The South Korean government played a vital role in mapping out strategic guidelines and amending policies towards agreeing with each development period. For example, in 1973, it pushed for the shift of production focus from garment and textiles to heavy industry and adopted export encouraging policies on capital-intensive and high value-added production sectors instead of labour-incentive industries. As the result, within five years, South Korean steel manufacturers outran American ones and its shipbuilding industry left Sweden behind.

Meanwhile, Taiwan has a market economy more developed than South Korea’s in view of the administration’s role. For example, in late 1950s, Taiwan set up the Industrial Development and Investment Committee to steer economic development with policies on foreign trade, investment and credit. In the early 1960s, it refocused to manufacturing exports and adopted the policy on competing overseas and protecting domestic production. During the 1980s, the island encouraged its businesses to shift to the semi-conductor and computer manufacturing industries.

Since the early 1990s, South Korea and Taiwan have emerged as quite successful economies in terms of technology advancement and they are rapidly moving towards knowledge based bones widely applying electronic and information technologies in administrative areas and particularly in research and development (R&D) activities. Today, South Korea and Taiwan are leading the world in semi-conductor, electronics and telecommunication industries.

The general lessons learned from the successes of South Korea and Taiwan are that development models and policies must be revised to adapt to new situations, and each economy has to find its own development way and methodology agreeing with its own specific natural, social and cultural features and people’s knowledge level.

Working on Vietnam’s development model

The achievement of Vietnam’s dual targets set for 2011-2020 needs a development model built upon the modern way of thinking about development in combination with experiences drawn from the country’s 20 years of building a market economy and international lessons. Such a development model must view the economy of scale as the driving engine because in a modern world, winners and losers are primarily decided by the scales of industries and products on which they rely to compete in both domestic and international markets. Therefore, particular industries must be selected for building to attain economies of scale and soak up considerable international market shares. The building of such industries must be based on the country’s dynamic comparative advantages. It must not be done by distributing investment capital to all industries and products, an action seen as a Vietnam’s major shortcoming in developing its industries.

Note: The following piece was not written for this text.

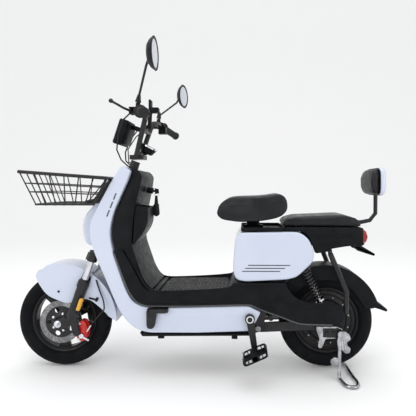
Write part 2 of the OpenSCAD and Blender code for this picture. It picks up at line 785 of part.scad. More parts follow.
module crankset() color("#1a1b1d") {
  cross_cylinder(crank_at, 9, -146, 146);
  cross_cylinder(crank_at, 20, -146, -132);
  cross_cylinder(crank_at, 20, 132, 146);
  difference() {
    union() {
      rod([crank_at[0], -140, crank_at[2]], [crank_tip[0], -140, crank_tip[2]], 8);
      cross_cylinder(crank_tip, 12, -147, -132);
    }
    cross_cylinder(crank_tip, 6, -150, -130);
  }
  difference() {
    union() {
      rod([crank_at[0], 140, crank_at[2]], [crank_tip_right[0], 140, crank_tip_right[2]], 8);
      cross_cylinder(crank_tip_right, 12, 132, 147);
    }
    cross_cylinder(crank_tip_right, 6, 130, 150);
  }
  toothed_wheel(crank_at, ring_r, 18, 54.5, 59.5, 9);
  difference() {
    cross_cylinder(crank_at, 14, 50, 54.5);
    cross_cylinder(crank_at, 9, 49, 56);
  }
}

module pedal(at) translate([at[0], 0, at[2]]) rotate([0, -24, 0]) difference() {
  union() {
    translate([-50, -232, -13]) cube([100, 82, 26]);
    translate([0, -150, 0]) rotate([90, 0, 0]) cylinder(h = 82, r = 11);
    translate([0, -133, 0]) rotate([90, 0, 0]) cylinder(h = 20, r = 5.8);
  }
  for (x = [-42, 12]) for (y = [-224, -186]) translate([x, y, -20]) cube([30, 30, 40]);
}

module pedal_left() color("#1b1b1d") pedal(crank_tip);
module pedal_right() color("#1b1b1d") mirror([0, 1, 0]) pedal(crank_tip_right);

// ---------------------------------------------------------- centre stand

stand_leg = [
  [577, -111, 174], [572, -116, 120], [566, -128, 14], [570, -140, 7.1], [578, -186, 7.1],
  [600, -197, 7.1], [626, -188, 7.1], [632, -140, 7.1], [622, -100, 7.1]
];
function mirrored(p) = [for (i = [len(p) - 1 : -1 : 0]) [p[i][0], -p[i][1], p[i][2]]];

module centre_stand() color("#c3c6ca") {
  bent_bar(concat(stand_leg, mirrored(stand_leg)), 7);
  both() {
    cross_cylinder(stand_pivot, 13, -119, -101);
    cross_cylinder(stand_pivot, 6 - running, -102, -93);
    slab([[566, 178], [572, 190], [592, 190], [606, 150], [588, 128], [600, 96], [578, 78],
          [562, 98], [570, 130]], -117, -108);
  }
}

// ------------------------------------------------------------- footrests

module footrest() {
  slab([[-189, 280], [-158, 280], [-162, 250], [-168, 216], [-176, 205], [-186, 206],
        [-189, 216]], -146, -137);
  rod([-190, -142, 277], [-120, -142, 277], 5.5);
}
module footrest_left() color("#17181a") footrest();
module footrest_right() color("#17181a") mirror([0, 1, 0]) footrest();

module ignition_key() color("#2a2b2e") {
  rod([-225, 0, 755.8], [-198, 0, 750.9], 4.6);
  slab([[-199, 764], [-182, 760], [-180, 742], [-197, 738]], -2, 2);
}

main_frame();
frame_bearings();
nose_cover();
side_panel_left();
side_panel_right();
leg_shield();
floor_board();
floor_mat();
belly_pan();
battery_cover();
battery_pack();
motor_controller();
tail_cover();
rear_seat();
tail_light();
backrest_tube();
backrest_pad();
backrest_shell();
rear_fender();
basket();
ignition_lock();
fork_crown();
stanchions();
handlebar();
grip_left();
headlight();
headlight_lens();
instrument_pod();
control_pods();
control_cables();
mirror_stems();
throttle_grip();
brake_lever_left();
brake_lever_right();
horn_button();
mirror_head_left();
mirror_head_right();
fork_lowers();
front_fender();
brake_caliper();
front_rim();
front_tyre();
brake_rotor();
swingarm();
chain();
rear_rim();
rear_tyre();
rear_sprocket();
shock_bodies();
shock_springs();
shock_rods();
crankset();
pedal_left();
pedal_right();
centre_stand();
saddle();
seat_post();
footrest_left();
footrest_right();
ignition_key();
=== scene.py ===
# Step-through electric moped with pedals, basket, saddle, rear seat and centre stand.
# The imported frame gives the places; each section below builds one piece or group of pieces.
import math

import bmesh
import bpy
from mathutils import Matrix, Vector


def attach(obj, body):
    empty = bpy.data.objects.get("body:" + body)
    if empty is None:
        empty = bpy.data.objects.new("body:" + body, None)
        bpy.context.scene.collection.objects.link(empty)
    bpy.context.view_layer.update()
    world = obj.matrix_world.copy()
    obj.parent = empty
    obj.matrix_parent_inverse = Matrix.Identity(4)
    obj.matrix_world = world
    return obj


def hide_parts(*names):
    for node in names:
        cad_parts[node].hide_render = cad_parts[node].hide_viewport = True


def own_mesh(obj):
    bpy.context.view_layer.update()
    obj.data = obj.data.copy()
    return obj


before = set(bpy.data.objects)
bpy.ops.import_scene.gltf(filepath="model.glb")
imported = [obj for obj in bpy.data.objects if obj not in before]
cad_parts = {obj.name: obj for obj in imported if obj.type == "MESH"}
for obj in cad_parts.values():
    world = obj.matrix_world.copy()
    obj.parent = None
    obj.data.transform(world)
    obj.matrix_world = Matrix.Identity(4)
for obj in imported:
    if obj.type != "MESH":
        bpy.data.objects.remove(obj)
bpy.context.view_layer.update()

# ------------------------------------------------------------------ studio
# A pale seamless sweep, a large overhead softbox and two side softboxes.
# The camera stands square to the left side, at the height of the rear seat.
CAMERA_AT = (0.18825, -1.70, 0.769)
CAMERA_TURN = math.radians(1.1)
CAMERA_LENS = 34.05
CAMERA_SHIFT = (-0.0683, -0.0505)

camera_data = bpy.data.cameras.new("camera")
camera_data.lens = CAMERA_LENS
camera_data.sensor_width = 36
camera_data.shift_x, camera_data.shift_y = CAMERA_SHIFT
camera_data.clip_end = 60
camera = bpy.data.objects.new("camera", camera_data)
camera.location = CAMERA_AT
camera.rotation_euler = (math.radians(90), 0, CAMERA_TURN)
bpy.context.collection.objects.link(camera)
bpy.context.scene.camera = camera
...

The economies of scale enable renewing technologies, saving costs and improving competitiveness on domestic and international markets. Some traditional sectors like petrochemical, cement and steel production and such modern industries as biotechnology, electronics, computer, communications and marine technologies should be short-listed.
The selected industries will be weighted in terms of the necessary scales and efficiency for focused investments over a considerable period to create the country’s spearhead industries.

Vietnam’s development model must pay more respect to innovative ideas than investment capital increments. During the first decade of the 21st century, the ratio of Vietnam’s total development investment to GDP exceeded 40 per cent and the incremental capital-output ratio (ICOR), a measure of the inefficiency with which capital is used, increased to 8 currently. The reality has shown that the investment efficiency will get higher if innovative ideas are encouraged and supported to be applied in business and production.

The power sector is a typical example. Vietnam has to spend two units of investment capital for power development to attain one unit of economic growth, about 1.5-1.8 times more than the world’s average. Under the pressure of saving energy, many enterprises have taken initiatives to reduce power consumption, helping to ease the need for building new power plants.

The new development model must respect innovative ideas and creativity, build a democratic and free environment for the new ideas and inventions are quickly applied in reality, and invest more than 2 per cent of the country’s GDP in R&D with a structure of capital contributions similar to successful patterns in many countries, meaning 60 per cent of the R&D investment come from the business community, 20 per cent from the government and 20 per cent from research institutions.

Vietnam’s development model demands the radical reform of the educational system not only to enrich the country’s human capital, but also promote people’ acceptability of reforms, particularly the drastically new ways of thinking. Gone are the days Vietnam can boast its advantages of rich human resources and low wages, which on the other hand should no longer be retained once Vietnam has every condition to build a high quality workforce being able to absorb and invent modern technologies. The national education system must be drastically reformed to be able to satisfy emerging demands for higher quality, quantity and qualifications.

The new development model must address the contrast between GDP growth and income distribution to enable savings for development investment, improving people’s living conditions and maintaining a reasonable gap in the incomes of different classes. On one hand, the model continues to be based on the efficient mobilisation and use of domestic and foreign investment. On the other hand, policymakers should pay more respect to new ideas related to the “social capital”, a new term used by many economists to refer to an increasingly important resource for industrialisation.

This social capital does not only involve qualified human resources, but also the participation of people in the development process through codes of conducts to address the state-citizen relationship in a civil society and through the cooperation and interrelation between groups and individuals in the society, thereby building combined strength for the nation and a democratic environment where state management is undertaken dynamically, openly and transparently, and the society voluntarily participate in the process.

Economic institutions and policies need to be reformed to adapt to the development model. Fiscal, credit, interest and exchange rate policies should pursue long-term guideline to secure stabilisation and predictability for investors and businesspeople. Policies on trade, investment, labour and salaries must be tailored towards creating a healthy environment to stimulate business and production under the new development model.

The experiences of developing countries have clearly suggested that development requires more than privatisation, liberalisation and stabilisation. Its approach needs a more comprehensive basis with greater understanding of goals and means. Benefit-stemmed motivations should also be noted because once the economy develops into a certain level, there appear “benefit groups” of people sharing common benefits. Such groups are born to place pressure on policymakers, civil servants and social forces to achieve each group’s goals. Normally, each group’s benefits contradict society’s and the nation’s. Therefore, when one benefit group controls the policy making process, then the whole society’s benefits may be reduced. Policymakers should pay due attention to benefit-stemmed motivations and benefit groups when pursuing the new development model.